▶ BRIEF
Within the records below, reproduce without change the lines from the line that has "for body, members" through the line that has "cad_parts[member].parent = rigid_bodies[body]", and only those.
--------------------
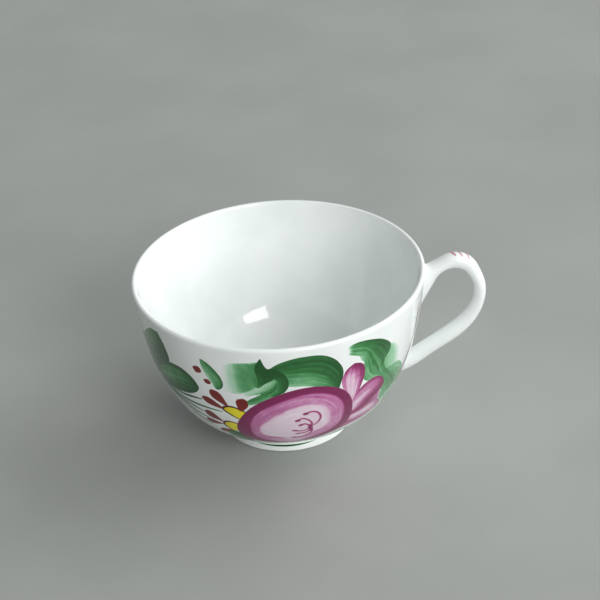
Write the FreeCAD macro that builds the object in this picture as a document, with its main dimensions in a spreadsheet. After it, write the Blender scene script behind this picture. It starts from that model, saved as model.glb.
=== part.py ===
import FreeCAD, Part

import os

import Sketcher

# A low, wide porcelain teacup: a jiggered bowl, a foot ring turned separately and stuck
# under it, and a cast ear handle stuck to the wall with slip at both of its ends.
# Millimetres, +Z up. The origin is the centre of the foot on the table, and the handle
# points along +X.

OUTPUT_FOLDER = "parts"
SIDE_PLANE = "XZ_Plane"
START, END = 1, 2
ORIGIN = (-1, 1)
UP_AXIS = -2

# Every driving dimension: alias, value, what it is.
DIMENSIONS = [
    ("rim_radius", 45.0, "outer radius of the wall where the lip begins"),
    ("rim_height", 52.7, "height of the wall where the lip begins"),
    ("lip_width", 1.7, "wall thickness at the lip, which is a half round"),
    ("upper_curve", 185.0, "outer wall, radius of the nearly straight upper part"),
    ("upper_start", 34.0, "height where the upper part meets the belly"),
    ("belly_curve", 58.0, "outer wall, radius of the belly"),
    ("belly_start", 17.0, "height where the belly meets the lower part"),
    ("lower_curve", 26.0, "outer wall, radius of the part above the foot"),
    ("inner_upper_curve", 183.0, "inner wall, radius of the upper part"),
    ("inner_upper_start", 34.5, "inner wall, height where the upper part begins"),
    ("inner_belly_curve", 62.0, "inner wall, radius of the belly"),
    ("inner_belly_start", 18.5, "inner wall, height where the belly begins"),
    ("inner_lower_curve", 22.8, "inner wall, radius of the part above the floor"),
    ("floor_height", 6.8, "height of the flat floor inside"),
    ("seat_height", 5.2, "height of the face between bowl and foot ring"),
    ("seat_radius", 21.3, "outer radius of that face"),
    ("disc_radius", 16.8, "radius of the disc under the floor that locates the ring"),
    ("disc_height", 3.8, "height of the underside of that disc"),
    ("foot_radius", 20.9, "outer radius of the foot ring near the table"),
    ("foot_neck", 20.2, "outer radius of the foot ring at its narrowest"),
    ("foot_fillet", 1.1, "hollow curve between foot ring and wall"),
    ("foot_edge", 0.5, "rounding of the two edges of the standing face"),
    ("foot_inside", 17.8, "inner radius of the foot ring near the table"),
    ("slip_thickness", 0.4, "layer of slip between the handle's ends and the wall"),
    ("slip_margin", 0.5, "how far the slip stands out around the handle's ends"),
]

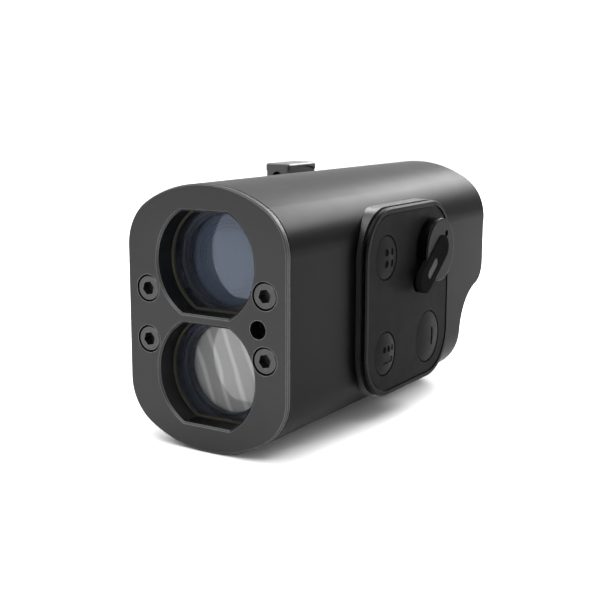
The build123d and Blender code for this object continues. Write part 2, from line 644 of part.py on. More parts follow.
with BuildPart() as top_button:
    with BuildSketch(across(*TOP_BUTTON)):
        add(button_section(SMALL_BUTTON_R))
    revolve(axis=Axis((0, *TOP_BUTTON), (1, 0, 0)))
    with BuildSketch(beside(BUTTON_EDGE + BUTTON_RISE - MARK_DEPTH, *TOP_BUTTON)):
        with Locations((0.5, 0)):
            with GridLocations(3.2, 3.2, 2, 2):
                Circle(1.05)
    extrude(amount=2, mode=Mode.SUBTRACT)

with BuildPart() as menu_button:
    with BuildSketch(across(*MENU_BUTTON)):
        add(button_section(SMALL_BUTTON_R))
    revolve(axis=Axis((0, *MENU_BUTTON), (1, 0, 0)))
    with BuildSketch(beside(BUTTON_EDGE + BUTTON_RISE - MARK_DEPTH, *MENU_BUTTON)):
        with Locations((0.8, 1.4)):
            with GridLocations(2.4, 1, 3, 1):
                Circle(0.9)
        with Locations((0.8, -1.9)):
            SlotOverall(6.4, 1.7)
    extrude(amount=2, mode=Mode.SUBTRACT)

with BuildPart() as power_button:
    with BuildSketch(across(*POWER_BUTTON)):
        add(button_section(LARGE_BUTTON_R))
    revolve(axis=Axis((0, *POWER_BUTTON), (1, 0, 0)))
    with BuildSketch(beside(BUTTON_EDGE + BUTTON_RISE - MARK_DEPTH, *POWER_BUTTON)):
        with Locations((1.6, 0)):
            SlotOverall(5.6, 1.3, rotation=90)
    extrude(amount=2, mode=Mode.SUBTRACT)

with BuildPart() as button_domes:
    for y, z, _ in BUTTONS.values():
        with Locations(Location((BOARD_FRONT, y, z), (0, 90, 0))):
            Cone(3.5, 2.0, DOME_T, align=(Align.CENTER, Align.CENTER, Align.MIN))

with BuildPart() as keypad_board:
    with BuildSketch(beside(BOARD_BACK)):
        with Locations((PANEL_Y - 0.5, 0)):
            RectangleRounded(46.0, 42.0, 3.0)
    extrude(amount=BOARD_T)
    rod_x(SHAFT_R + 0.4, BOARD_BACK - 1, BOARD_FRONT + 1, *KNOB, mode=Mode.SUBTRACT)
    for y, z in STANDOFFS:
        rod_x(1.0, BOARD_BACK - 1, BOARD_FRONT + 1, y, z, mode=Mode.SUBTRACT)
    block((BOARD_BACK - 1.2, BOARD_BACK), (54, 60), (4, 10))
    block((BOARD_BACK - 2.5, BOARD_BACK), (50, 66), (-8, -4))

with BuildPart() as board_screws:
    for y, z in STANDOFFS:
        rod_x(0.8, BOARD_BACK - 0.5, INNER_X, y, z)
        rod_x(1.7, BOARD_BACK - 1.3, BOARD_BACK, y, z)

with BuildPart() as bezel_screws:
    for y, z in BEZEL_SCREWS:
        rod_x(0.8, INNER_X - 0.5, PAD_TOP + 0.7, y, z)
        rod_x(1.5, INNER_X - 1.1, INNER_X + 0.1, y, z)

# ---- Mode knob -----------------------------------------------------------------------------------
LEVER = (LEVER_REACH, 2 * LEVER_R)
LEVER_BACK = KNOB_BACK + 1.0
CAP_START = -0.9  # the lever's black cap starts this far from the knob's axis, beyond it
INLAY = (5.4, 10.1)

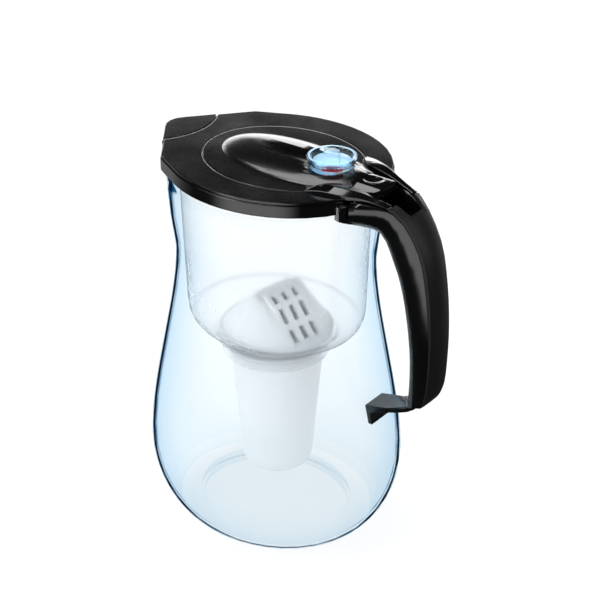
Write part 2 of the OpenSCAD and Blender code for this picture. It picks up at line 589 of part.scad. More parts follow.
knob_z = dome_base + 3.4;
knob_floor = dial_z - 3.2;      // floor of the knob's recess
module dial_knob() color([0.6, 0.78, 0.95, 0.6]) translate([dial_x, 0, 0]) {
  difference() {
    union() {
      rotate_extrude() polygon(concat(
        [[0, knob_z], [dial_foot - 0.6, knob_z], [dial_foot, knob_z + 0.6]],
        curve([[dial_foot, dome_z + 0.7], [dial_foot + 1.4, dome_z + 2.2], [dial_r, dial_z - 2.8],
               [dial_r, dial_z - 0.8]], 5),
        [[dial_r - 0.3, dial_z - 0.2], [dial_r - 0.9, dial_z], [dial_r - 2.2, dial_z], [dial_r - 3, dial_z - 0.5],
         [dial_r - 3.6, knob_floor], [0, knob_floor]]));
      translate([0, 0, dome_base - 1.6]) cylinder(r = stem_r, h = knob_z - dome_base + 2);
    }
    translate([0, 0, dome_base - 0.9]) difference() {
      cylinder(r = stem_r + 1, h = 0.8);
      translate([0, 0, -1]) cylinder(r = stem_r - 0.6, h = 3);
    }
  }
  // the grip: a low bar across the recess with a block at its far end
  rotate([0, 0, dial_turn]) {
    translate([4.6 - dial_r, -4.2, knob_floor - 0.1]) cube([2 * dial_r - 9.2, 8.4, 0.8]);
    translate([dial_r - 7.4, -4.6, knob_floor - 0.1]) cube([4.6, 9.2, 2.6]);
  }
}
module dial_clip() color([0.85, 0.85, 0.86]) translate([dial_x, 0, dome_base - 0.88]) difference() {
  cylinder(r = stem_r + 2.2, h = 0.76);
  translate([0, 0, -1]) cylinder(r = stem_r - 0.58, h = 3);
}

// ---- spout flap ---------------------------------------------------------------------------------
module spout_flap() color([0.16, 0.16, 0.17]) difference() {
  intersection() {
    union() {
      slab(lid_outline(0), lid_z - 3, lid_z);
      slab(lid_outline(0), skirt_z, lid_z - 2.9, lid_outline(skirt_t));
      for (side = [-1, 1]) translate([0, side * (flap_y - 5.6), 0]) cross_pin(flap_pivot_x, flap_pivot_z - 1, 2.2, 3.4);
    }
    union() {
      beyond_flap_gap(0);
      translate([flap_pivot_x - 3, -flap_y + 3.6, lid_z - 6]) cube([6, 2 * flap_y - 7.2, 3.4]);
    }
  }
  for (side = [-1, 1]) translate([0, side * (flap_y - 4), 0]) cross_pin(flap_pivot_x, flap_pivot_z, flap_pin_r + play, 12);
}

// ---- handle -------------------------------------------------------------------------------------
handle_in = [[belly_r + 23.2, 126], [belly_r + 24.2, 141], [belly_r + 24, 160], [belly_r + 21.6, 181],
             [hinge_x + 29.8, jug_h - 51], [hinge_x + 23.4, jug_h - 32], [hinge_x + 14.4, jug_h - 14.8],
             [hinge_x + 1, jug_h - 11.4]];
handle_out = [[belly_r + 34, 129.4], [belly_r + 37.4, 141], [belly_r + 38.6, 160], [belly_r + 38.4, 181],
              [hinge_x + 48.2, jug_h - 46], [hinge_x + 41.6, jug_h - 19], [hinge_x + 25.6, lid_z - 5.5],
              [hinge_x + 1, shelf_z]];
handle_crown = [1, 1, 1, 1.2, 1.7, 2.1, 1.5, 1];
handle_half = [grip_y - 0.6, grip_y, grip_y, grip_y, grip_y, grip_y + 0.6, grip_y + 3.6, collar_y];
collar_low = handle_in[7][1] - 1;
cover_end = 6.14;              // where the soft back ends, counted in knots
handle_t = concat([for (k = [0:18]) k / 3], [cover_end], [for (k = [19:3 * (len(handle_in) - 1)]) k / 3]);
function core_section(t) =
  let (a = through(handle_in, t), b = through(handle_out, t), w = through(handle_half, t), d = norm(b - a),
       n = (b - a) / d, arch = smooth((t - 5) / 2), c = mix(3, 0.55 * w, arch), e = mix(3, 7, arch),
       f = mix(0.3, 2.2, smooth((t - 6.2) / 0.8)),
       s = [[0, c - w], [0.26 * e, 0.42 * c - w], [e, 0.4 - w], [mix(0.5, 0.6, arch) * d, -w], [d - f, -w], [d, f - w]])
  [for (p = concat(s, [for (i = [5:-1:0]) [s[i][0], -s[i][1]]])) [a[0] + n[0] * p[0], p[1], a[1] + n[1] * p[0]]];
function cover_section(t) =
  let (a = through(handle_in, t), b = through(handle_out, t), w = through(handle_half, t) - 0.3, n = (b - a) / norm(b - a),
       h = crown * through(handle_crown, t) * smooth((t + 0.3) / 0.6))
  [for (p = [[0, -w], [0.4 * h, -0.97 * w], [0.8 * h, -0.66 * w], [h, 0], [0.8 * h, 0.66 * w], [0.4 * h, 0.97 * w], [0, w]])
    [b[0] + n[0] * p[0], p[1], b[1] + n[1] * p[0]]];

// The hollow behind the tab: its plan is cut straight down, and its floor follows the tab's swing.
scoop_end = [tab_x + 14.4, 8.4];     // middle and radius of its rounded end
scoop_plan = concat(
  [[hinge_x - 8, neck_y + 0.9], [tab_x - 2, neck_y - 0.1], [tab_x + 3, neck_y - 1.4]],
  [for (turn = [80:-16:-80]) [scoop_end[0] + scoop_end[1] * cos(turn), scoop_end[1] * sin(turn)]],
  [[tab_x + 3, 1.4 - neck_y], [tab_x - 2, 0.1 - neck_y], [hinge_x - 8, -neck_y - 0.9]]);
scoop_drop = [[-16, -10], [-16, 3.4], [2.4, 3.4], [4.6, 9.4], [7, 12.6], [12, 13], [22, 11.2], [29, 7.8], [33.4, 3.2],
              [35, -3], [35, -10]];
scoop_floor = [for (p = scoop_drop) [hinge_x + p[0], hinge_z - p[1]]];
module scoop() intersection() {
  slab(scoop_plan, jug_h - 24, dome_z + 10);
  side_slab(scoop_floor, 60);
}

collar_r = neck_r + 8.4;
collar_arch = 62;              // radius of its lower edge, which rises toward both ends
function collar_arc(r, from, to) =
  [for (i = [0:20]) let (turn = mix(from, to, i / 20)) [lean + r * cos(turn), r * oval * sin(turn)]];
module collar() intersection() {
  slab(concat(collar_arc(collar_r, -36, 36), collar_arc(rim_r + 0.3, 36, -36)), collar_low, collar_z);
  slab(collar_wedge(0), collar_low - 10, lid_z);
  translate([50, 0, collar_low + collar_arch]) rotate([0, 90, 0]) cylinder(r = collar_arch, h = 50, $fn = 128);
}

foot_line = [[-7.8, 114.9], [9.4, 119.4], [24, 126.4], [29.4, 128.4], [29.4, 126.4], [24, 122.4], [16.4, 118.8],
             [7.4, 115.4], [foot_t - 6.2, 110.4], [foot_t - 4.9, 102.4], [-4.9, 102.4]];
foot_side = [for (p = foot_line) [belly_r + p[0], p[1]]];
module handle_core() color([0.06, 0.06, 0.06]) difference() {
  union() {
    loft([for (t = handle_t) core_section(t)]);
    collar();
    side_slab(foot_side, 2 * foot_y);
  }
  scoop();
  slab(lid_outline(-gap), collar_z, lid_z + 20);
  translate([hinge_x - 10, -ear_y[1] - 0.5, hinge_z - ear_r - 0.5]) cube([10 + ear_r + 1.5, 2 * ear_y[1] + 1, 20]);
  translate([60, -lug_y - 0.3, lug_z[0] - 0.3]) cube([lug_x + 0.3 - 60, 2 * lug_y + 0.6, lug_z[1] - lug_z[0] + 0.6]);
  translate([screw_x, 0, screw_z - 12]) cylinder(r = screw_r + 0.1, h = 18);
  translate([screw_x, 0, screw_z - 12]) cylinder(r = 3.4, h = 13.5);
}
module handle_cover() color([0.17, 0.17, 0.18]) difference() {
  loft([for (t = handle_t) if (t <= cover_end) cover_section(t)]);
  scoop();
}
module handle_screw() color([0.75, 0.75, 0.77]) translate([screw_x, 0, 0]) {
  translate([0, 0, screw_z]) cylinder(r = 3, h = 1.5);
  translate([0, 0, screw_z + 1]) cylinder(r = screw_r, h = 6.6);
}

jug();
handle_core();
handle_cover();
handle_screw();
hopper();
cartridge_cup();
cartridge_cap();
cartridge_seal();
filter_media();
top_pad();
bottom_pad();
lid_plate();
lid_skirt();
left_wing();
right_wing();
hatch_pin();
flap_pins();
hatch_frame();
hatch_dome();
hatch_liner();
dial_base();
dial_mark();
dial_knob();
dial_clip();
spout_flap();
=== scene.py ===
import json
import math

import bmesh
import bpy
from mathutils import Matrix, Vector

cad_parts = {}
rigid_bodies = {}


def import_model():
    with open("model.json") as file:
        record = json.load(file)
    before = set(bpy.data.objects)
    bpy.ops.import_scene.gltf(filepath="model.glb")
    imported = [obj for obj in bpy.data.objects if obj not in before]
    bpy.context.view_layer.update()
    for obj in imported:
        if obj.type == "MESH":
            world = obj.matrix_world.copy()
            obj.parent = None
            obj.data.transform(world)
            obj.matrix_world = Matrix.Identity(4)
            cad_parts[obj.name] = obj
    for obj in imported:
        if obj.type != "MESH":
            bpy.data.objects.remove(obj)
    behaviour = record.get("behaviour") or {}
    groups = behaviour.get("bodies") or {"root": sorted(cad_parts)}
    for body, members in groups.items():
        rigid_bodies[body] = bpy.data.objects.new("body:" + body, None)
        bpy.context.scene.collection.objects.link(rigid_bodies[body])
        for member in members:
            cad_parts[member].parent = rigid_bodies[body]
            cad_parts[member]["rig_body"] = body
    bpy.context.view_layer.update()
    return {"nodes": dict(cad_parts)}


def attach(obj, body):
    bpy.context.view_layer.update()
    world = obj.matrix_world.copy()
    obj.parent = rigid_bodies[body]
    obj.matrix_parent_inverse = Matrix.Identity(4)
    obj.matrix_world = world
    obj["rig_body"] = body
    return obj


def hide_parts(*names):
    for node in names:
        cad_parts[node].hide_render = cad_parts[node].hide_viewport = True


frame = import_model()
print("frame loaded with", len(frame["nodes"]), "nodes")


# small helpers for node trees: each adds a node and gives back its output

def link(tree, source, target):
    tree.links.new(source, target)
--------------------
▶ PROBLEM SOLUTION
    for body, members in groups.items():
        rigid_bodies[body] = bpy.data.objects.new("body:" + body, None)
        bpy.context.scene.collection.objects.link(rigid_bodies[body])
        for member in members:
            cad_parts[member].parent = rigid_bodies[body]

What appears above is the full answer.